A lot of 9 year olds do things incorrectly, but they learn with age.

Although even Mills himself pronounces it as "Slain".

Your rebuttals, Wils, are as weak as your insults are vile. I point you towards Rule 12 of 2000AD's message board conduct rules.

And for that I do genuinely apologise, although you *are* coming across as very...superior about the pronunciation of this, which is what set me off. No need of me to launch at you quite like that, though. (#)

Anyway, your arguments remained bested and the case remains rested.

'Slawnyeh', mate. It's 'Slawnyeh'.


For you, but I'll be continuing to pronounce it "Slain" regardless.

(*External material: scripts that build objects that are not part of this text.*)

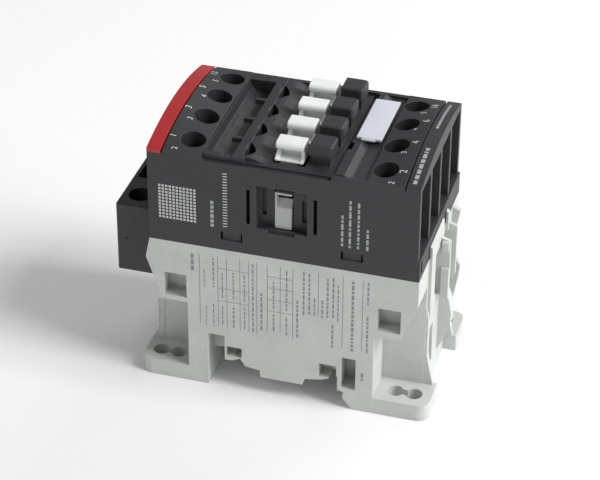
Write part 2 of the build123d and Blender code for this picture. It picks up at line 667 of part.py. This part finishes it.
def main():
    """Build every piece and write it to its own file."""
    pieces = {
        "base_housing": base_housing(),
        "pole_housing": pole_housing(),
        "front_cover": front_cover(),
        "accent_strip": edge_strip(-HOUSING_HALF, -32.0),
        "end_strip": edge_strip(32.0, HOUSING_HALF),
        "label_plate": label_plate(),
        "coil_terminal_block": coil_terminal_block(),
        "contact_carrier": contact_carrier(),
        "armature": armature(),
        "fixed_core": fixed_core(),
        "coil_bobbin": coil_bobbin(),
        "coil_winding": coil_winding(),
        "core_cushion": core_cushion(),
        "control_board": control_board(),
        "arc_plates_line": arc_plates(-1),
        "arc_plates_load": arc_plates(1),
        "return_spring_near": return_spring(-10.8),
        "return_spring_far": return_spring(10.8),
        "rail_latch": rail_latch(),
        "latch_spring": latch_spring(),
        "rail_wire": rail_wire(),
    }
    for k, y in enumerate(POLES, 1):
        pieces[f"contact_bridge_{k}"] = contact_bridge(y)
        pieces[f"contact_spring_{k}"] = contact_spring(y)
        for side, side_x in (("line", -1), ("load", 1)):
            x = side_x * TERMINAL_X
            pieces[f"fixed_contact_{side}_{k}"] = fixed_contact(y, side_x)
            pieces[f"clamp_{side}_{k}"] = clamp(x, y, CLAMP_Z)
            pieces[f"screw_{side}_{k}"] = screw(x, y, CLAMP_Z + CLAMP_T + 0.02, SHANK_LOW)
    for name, side_y in (("a1", -1), ("a2", 1)):
        y = side_y * COIL_TERM_Y
        pieces[f"coil_tab_{name}"] = coil_tab(side_y)
        pieces[f"coil_clamp_{name}"] = clamp(COIL_TERM_X, y, COIL_CLAMP_Z, half=2.9)
        pieces[f"coil_screw_{name}"] = screw(COIL_TERM_X, y, COIL_CLAMP_Z + CLAMP_T + 0.02, COIL_SHANK_LOW)
    os.makedirs("parts", exist_ok=True)
    for name, shape in pieces.items():
        export_step(shape, f"parts/{name}.step")


main()
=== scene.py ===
"""Looks of the compact contactor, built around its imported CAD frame.

Blender works in metres. A length times MM, and a name ending in _mm, is in
millimetres, and so are the outlines of the printed marks.
"""

import json
import math
import random

import bmesh
import bpy
from mathutils import Matrix, Vector


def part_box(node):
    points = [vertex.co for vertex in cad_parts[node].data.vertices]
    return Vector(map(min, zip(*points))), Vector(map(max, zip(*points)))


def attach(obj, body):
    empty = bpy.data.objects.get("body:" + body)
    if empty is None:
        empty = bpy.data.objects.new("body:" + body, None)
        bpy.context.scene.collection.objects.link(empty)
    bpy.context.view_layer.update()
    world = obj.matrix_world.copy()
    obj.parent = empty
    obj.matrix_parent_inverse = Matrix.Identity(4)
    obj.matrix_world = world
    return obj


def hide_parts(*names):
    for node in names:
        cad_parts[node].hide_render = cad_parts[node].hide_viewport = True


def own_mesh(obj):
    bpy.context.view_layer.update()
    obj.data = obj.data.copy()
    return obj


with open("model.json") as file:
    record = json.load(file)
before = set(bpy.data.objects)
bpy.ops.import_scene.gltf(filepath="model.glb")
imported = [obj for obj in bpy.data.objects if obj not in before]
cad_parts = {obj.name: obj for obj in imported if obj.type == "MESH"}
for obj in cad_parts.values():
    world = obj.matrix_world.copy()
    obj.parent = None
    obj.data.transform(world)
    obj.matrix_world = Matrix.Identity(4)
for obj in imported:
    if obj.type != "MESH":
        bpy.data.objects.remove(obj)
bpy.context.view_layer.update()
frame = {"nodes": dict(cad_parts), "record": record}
NODES = frame["nodes"]
MM = 0.001
BODY = "base"
NEAR_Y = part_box("pole_housing")[0].y
COVER_LOW_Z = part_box("front_cover")[0].z


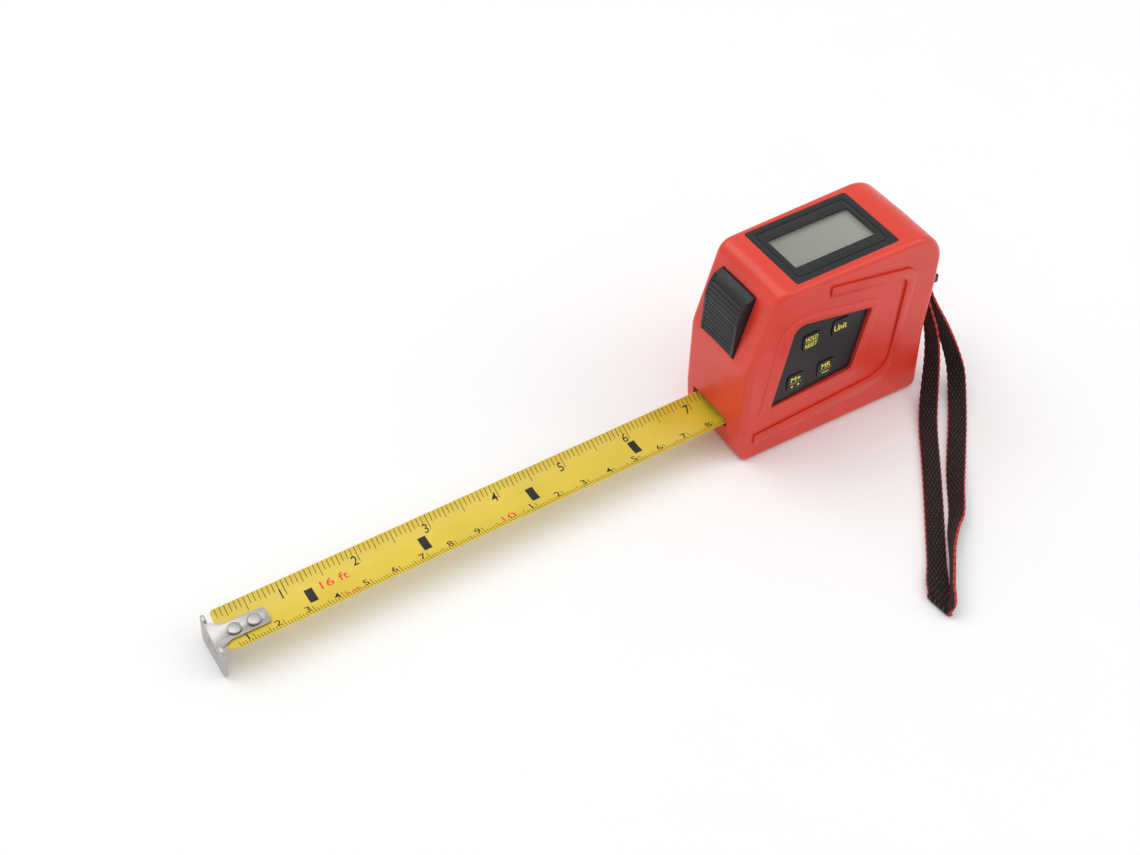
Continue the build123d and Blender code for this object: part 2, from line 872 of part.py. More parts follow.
def strap_lug():
    """The lug on the rear, with a slot that the strap passes down through."""
    tip = rear_x + lug_reach
    half = lug_width / 2
    loop = box(rear_x, tip, lug_y - half, lug_y + half, lug_z - lug_height / 2, lug_z + lug_height / 2)
    slot = Pos(lug_x, lug_y, lug_z) * Box(lug_slot_width, lug_slot_length, 2 * lug_height)
    return lug_block() + loop - slot


# The strap's bends, down one run to the fold and back up the other, as (x from the rear, y, z)
strap_bends = [
    (1.8, -9.4, 38.0),
    (2.9, -12.8, 31.0),
    (4.3, -16.6, 22.0),
    (3.5, -20.0, 12.0),
    (-1.5, -26.2, 4.0),
    (-10.1, -36.2, 0.9),
    (-21.9, -52.0, 0.8),
    (-34.5, -68.6, 0.9),
    (-46.9, -84.2, 0.8),
    (-55.1, -95.2, 0.9),
    (-60.1, -102.4, 0.9),
    (-55.9, -105.4, 1.5),
    (-49.9, -97.6, 2.6),
    (-40.9, -87.0, 2.9),
    (-27.9, -71.2, 2.6),
    (-13.1, -54.4, 1.4),
    (-0.7, -41.4, 0.9),
    (7.9, -30.6, 1.6),
    (12.3, -23.8, 6.4),
    (11.9, -20.6, 14.4),
    (9.5, -17.4, 24.0),
    (6.5, -12.8, 31.8),
    (3.7, -9.4, 38.4),
]
strap_start = (lug_x - strap_spacing / 2, lug_y, lug_z)
strap_end = (lug_x + strap_spacing / 2, lug_y, lug_z)
strap_points = [strap_start, *((rear_x + x, y, z) for x, y, z in strap_bends), strap_end]


def strap_radii():
    """Each corner's arc, as large as its two runs allow."""
    points = [Vector(point) for point in strap_points]
    radii = []
    for before, here, after in zip(points, points[1:], points[2:]):
        turn = radians((here - before).get_angle(after - here))
        shorter = min((here - before).length, (after - here).length)
        radii.append(0.45 * shorter / tan(turn / 2))
    return radii


def strap():
    """The wrist strap as a plain tube along its centre line."""
    path = FilletPolyline(*strap_points, radius=strap_radii())
    tube = sweep(Plane(origin=path @ 0, z_dir=path % 0) * Circle(strap_radius), path=path)
    expected = pi * strap_radius**2 * path.length
    print("strap length", round(path.length, 1), "radii", [round(r, 1) for r in strap_radii()])
    print("strap volume over section times length", round(tube.volume / expected, 3))
    return tube


def export(name, solid):
    """Writes one named piece."""
    solid.label = name
    export_step(solid, f"parts/{name}.step")


def main():
    os.makedirs("parts", exist_ok=True)
    export("case_near", case_near())
    export("case_far", case_far())
    for number, (x, z) in enumerate(screw_places, 1):
        export(f"case_screw_{number}", case_screw(x, z))
    export("blade", blade())
    export("blade_inner_run", blade_inner_run())
    export("hook", hook())
    for number, x in enumerate(rivet_places(), 1):
        export(f"hook_rivet_{number}", rivet(x))
    export("reel_drum", reel_drum())
    export("reel_cover", reel_cover())
    export("blade_coil", blade_coil())
    export("power_spring", power_spring())
    export("axle_clip", axle_clip())
    export("display_bezel", display_bezel())
    export("display_window", pane(glass_top_z, glass_top_z + window_thickness))
    export("display_glass", pane(glass_low_z, glass_top_z))
    export("contact_strip_near", contact_strip(-1))
    export("contact_strip_far", contact_strip(1))
    export("display_board", display_board())
    export("keypad_panel", keypad_panel())
    for name, (x, z) in keys.items():
        export(f"key_{name}", key(x, z))
        export(f"switch_{name}", key_switch(x, z))
    export("main_board", main_board())
    export("main_chip", main_chip())
    export("board_link", board_link())
    export("thumb_lock", thumb_lock())
    export("lock_arm", lock_arm())
    export("lock_pad", lock_pad())
    export("encoder_wheel", encoder_wheel())
    export("encoder_tyre", encoder_tyre_ring())
    export("encoder_bracket", encoder_bracket())
    export("encoder_sensor", encoder_sensor())
    for index in range(cell_count):
        export(f"cell_{index + 1}", cell(index))
    export("contact_outer", cell_contact(cell_high_y()))
    export("contact_inner", cell_contact(cell_high_y() - cell_count * cell_thickness - contact_thickness))
    export("cell_holder", cell_holder())
    export("cell_cap", cell_cap())
    export("strap_lug", strap_lug())
    export("strap", strap())


if __name__ == "__main__":
    main()
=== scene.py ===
"""Looks for a digital tape measure: printed blade, end hook, ribbed thumb lock, display, keypad and strap."""

import math

import bpy
import numpy as np
from bpy.props import FloatProperty, FloatVectorProperty, IntProperty, PointerProperty
from mathutils import Matrix, Vector


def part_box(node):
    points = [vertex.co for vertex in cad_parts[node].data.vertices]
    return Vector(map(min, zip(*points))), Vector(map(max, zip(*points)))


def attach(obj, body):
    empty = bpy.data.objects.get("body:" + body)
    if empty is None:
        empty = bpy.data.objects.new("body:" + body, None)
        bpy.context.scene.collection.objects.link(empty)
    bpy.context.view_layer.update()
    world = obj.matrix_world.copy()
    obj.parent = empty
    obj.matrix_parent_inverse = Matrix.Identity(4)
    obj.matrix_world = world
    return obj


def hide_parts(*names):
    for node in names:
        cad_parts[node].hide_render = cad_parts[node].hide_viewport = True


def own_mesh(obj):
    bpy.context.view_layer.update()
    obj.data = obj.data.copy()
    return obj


bl_info = {
    "name": "Digital tape measure",
    "version": (1, 0, 0),
    "blender": (4, 5, 0),
    "location": "3D View > Sidebar > Tape measure",
    "description": "Builds the printed blade, hook, thumb lock, display, keypad and strap on a packed frame",
    "category": "Object",
}

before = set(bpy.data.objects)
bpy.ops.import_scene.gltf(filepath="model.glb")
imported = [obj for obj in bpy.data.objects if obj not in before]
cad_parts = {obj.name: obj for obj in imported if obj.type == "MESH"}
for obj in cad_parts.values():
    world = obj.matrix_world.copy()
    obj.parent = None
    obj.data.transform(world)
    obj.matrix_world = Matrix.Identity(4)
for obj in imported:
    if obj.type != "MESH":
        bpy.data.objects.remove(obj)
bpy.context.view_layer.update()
MM = 0.001
INCH = 25.4


# Sizes and colours


def size(name, description, millimetres):
    """A length setting."""
    return FloatProperty(name=name, description=description, default=millimetres * MM, unit="LENGTH")


def colour(name, description, default):
    """A colour setting."""
    return FloatVectorProperty(name=name, description=description, subtype="COLOR", default=default)


class BladeSettings(bpy.types.PropertyGroup):
    """The blade and what is printed on it."""

    radius: size("Radius", "Curve across the blade", 15)
    width: size("Width", "Width along the curve", 19)
    thickness: size("Thickness", "Steel and lacquer", 0.14)
    line: size("Line", "Width of a printed line", 0.21)
    zero: size("Zero", "Place of the scales' zero", -221)
    enamel: colour("Enamel", "Lacquer", (0.72, 0.53, 0.035))
    black_ink: colour("Black ink", "Scales and numerals", (0.012, 0.012, 0.012))
    red_ink: colour("Red ink", "Tens and lengths", (0.70, 0.05, 0.02))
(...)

(#) And, no, Eldrich. This apology has nothing to do with you threatening to tell teacher, before you pipe up.

Dudley

Just to check on my other pronunciations...

It's Charley's War as in
http://www.poster.net/charlies-angels/charlies-angels-photo-charlies-angels-6233609.jpg">

Hershey as in
http://www.born-today.com/Today/pix/hershey_barbara.jpg">

And Dredd as in
http://www.bbc.co.uk/cult/ilove/years/1980/images/winifreds173.jpg">

Richmond Clements

No, I don't think Hershey's pronounced 'Milf'.

Matt Timson

Fuck me- what a condescending nob.  Go and tell Wake to look that one up in the rule book.

Oh- and welcome to the board.
Pffft...

Roger Godpleton

I asked Mike Collins to do me a Slaine sketch in Milton Keynes and he just said "Oh right, Slain". At no point did Pat's mind control compel him to punch me in the face as punishment for grevious mispronounciation.

If that's not compelling evidence I don't know what is.
He's only trying to be what following how his dreams make you wanna be, man!

TordelBack

This debate has a bit more to it than it seems.

To argue that Sláine has to be pronounced a certain way because it's "the" correct "celtic" pronounciation is bloody hilarious.  

I'd initially invite anyone to take a trip through Ireland's various gaeltachts (Irish speaking areas) and find virtually any common pronounciation of anything. I'd then ask them to compare those multitudinious modern "living" pronounciations to the "received" Irish pronounciation largely invented from scratch during the late 19th century/ early 20th century in an effort to revive a tongue on the verge of extinction, then compare it to the likely Old Irish pronounciation, which no-one knows for sure because it's effectively a dead language derived from written sources (transposed from older oral sources) only - including the one from which "our" Sláine, "first High King of Ireland" allegedly derives his name.  

I'd then politely enquire what ANY of this has to do with a character who lived "before the flood" in "Tír na nÃ?g".  

Honestly, claiming knowledge of EXACTLY how a name like that SHOULD be pronounced is bizarre.  It's akin to complaining that Kevin Costner shouldn't have an American accent in King of Thieves because Robin Hood is English, despite the fact that what the son of a Norman lord (in that iteration) actually spoke is unlikely to have ANY relationship to "English".  

If the argument is that Pat Mills says it should be pronounced one way, that's another matter (although I doubt he's consitent about it) - but I'd always question the author's right to control how his work is interpreted anyway.

If the argument is that that's how it'd be pronounced in modern "received" Irish, I'd say what the hell does that have to do with Sláine?

As a kid in 80's Ireland, it'll always be "Slain" to me, fada or not.